THE OPAL SEA.
The Opal Sea. By John C. Van Dyke. ('r. Werner Laurie.
6s. net.)—In the main this book will be read for the pleasure which the work of a skilful observer wielding a practised pen is bound to give ; and the pleasure will be great. Professor Van Dyke is a master of the art of " seascape," who need fear no comparison. But there is also much to be learnt from it, and the instruction is well worked in with the pleasure. The chapter entitled "The Wave's Tooth" is an excellent specimen, which will !commend itself the more to English readers because it describes a process with which they are familiar. The coast that most of us know best is one which is being devoured by the said "tooth." "Dover Strait widens a yard or more every year, and Shakespeare's Cliff has worn away nearly a mile in eighteen centuries." This is a little startling ; but then there is "give" as well as " take " in this commerce between land and sea.
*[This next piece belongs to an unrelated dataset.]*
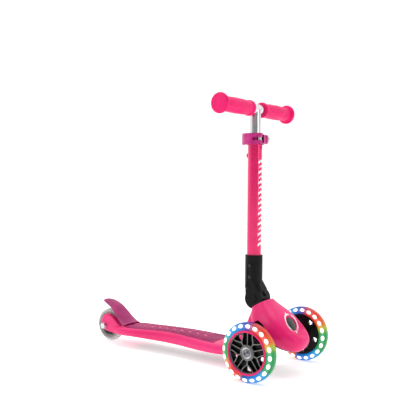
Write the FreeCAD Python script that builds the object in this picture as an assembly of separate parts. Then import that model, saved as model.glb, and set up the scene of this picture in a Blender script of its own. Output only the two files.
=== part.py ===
"""Three-wheeled folding kick scooter for small children.

The model is laid out from the front axle: X forward, Y to the rider's left, Z up, with the
floor at Z = 0.  Each piece is written to its own STEP file after it has been moved along X,
so that the origin lies on the floor in the middle of the whole scooter.  Millimetres.
"""

import FreeCAD, Part
import math
import os

Vector = FreeCAD.Vector

# ---------------------------------------------------------------- driving dimensions

FRONT_WHEEL_RADIUS = 60.5
FRONT_TYRE_HALF_WIDTH = 11.4
TRACK = 228.0
REAR_WHEEL_RADIUS = 40.0
REAR_TYRE_HALF_WIDTH = 10.5
WHEELBASE = 482.0

AXLE_RADIUS = 4.0
RUNNING_GAP = 0.05
MOVING_GAP = 0.4
BEARING_RADIUS = 11.0
BEARING_WIDTH = 7.0

COLUMN_X = -61.4
PIVOT_X = -51.0
PIVOT_Z = 150.0
KNUCKLE_RADIUS = 21.5
TONGUE_RADIUS = 15.0
KNUCKLE_HALF_WIDTH = 18.0
TONGUE_HALF_WIDTH = 9.0
PIVOT_PIN_RADIUS = 5.0

SOCKET_RADIUS = 19.0
SOCKET_TOP = 243.0
LOWER_TUBE_RADIUS = 15.5
LOWER_TUBE_BORE = 13.9
LOWER_TUBE_BOTTOM = 190.0
CLAMP_BOTTOM = 480.5
CLAMP_TOP = 504.2
INNER_TUBE_RADIUS = 12.0
INNER_TUBE_BORE = 10.0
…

The sea "has harried and worn Dover Cliff, scattering its sands far and wide; but from other sources she has built up Sandwich beach and turned its one-time harbour into dunes and meadows." Another chapter which we may mention as a specimen of the book is that in which the results of the deep- sea dredgings are described. Where the depth is five hundred fathoms the sea floor is almost entirely made up of the empty shells of foraminifera, &c. At three thousand fathoms (about three miles and a half) these make up about a third of the whole. In the still deeper depths they disappear. " Decomposed volcanic rock, pumice, Zeolitic crystals, manganese oxides, meteoric iron, teeth of sharks, and earbones of whales" are to be found. The presence of the last two is a puzzle. Nothing of man is dis- coverable. "Perhaps," conjectures our author, "his years of navigation have been too few." This is certainly a book to be read.